• WILMINGTON, NORTH CAROLINA, MASSACRE (1898)
        By 1898, Wilmington, North Carolina, was a thriving area with a majority Black population. There were also several Black elected public officials, forcing whites to share power. Of course, “the threat of Negro rule” created illogical white racial resentment.

        The media frequently reported, erroneously, that “white womanhood” was threatened by Black men. A white Wilmington newspaper printed a speech by a Georgia feminist that read, “If it requires lynching to protect woman’s dearest possession from ravening, drunken human beasts, then I say lynch a thousand negroes a week … if it is necessary.”

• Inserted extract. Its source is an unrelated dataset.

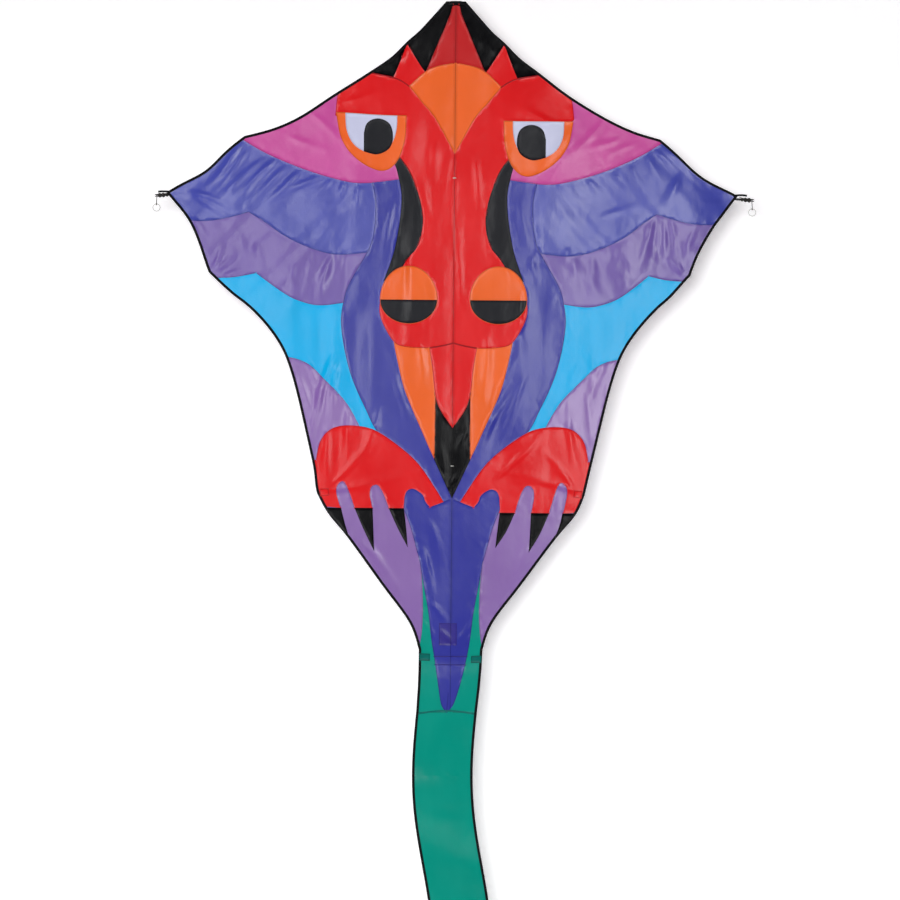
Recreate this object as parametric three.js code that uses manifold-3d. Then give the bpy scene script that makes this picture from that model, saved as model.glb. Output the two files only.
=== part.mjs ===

        By the election of 1898, Black men were prevented from voting to push out the Black elected officials. However, white supremacists could not stop the economic power that Blacks had already created. Therefore, they destroyed Black Wilmington with terrorism.

        The day after the 1898 election, whites announced the “white declaration of independence.” They overthrew the Wilmington government, destroyed the printing press, forced out the mayor, and a mob of white men attacked Black residents.

        There were reportedly 60 to 300 Black people killed by this act of domestic terrorism. For over 100 years, the powers that be in Wilmington tried to erase the massacre from its history. Until 2000, when “the General Assembly established the 1898 Wilmington Race Riot Commission to develop a historical record of the event and to assess the economic impact of the riot on African Americans locally and across the region and state,” according to the NC Department of Natural and Cultural Resources.

        The massacre is now in the state’s historical record.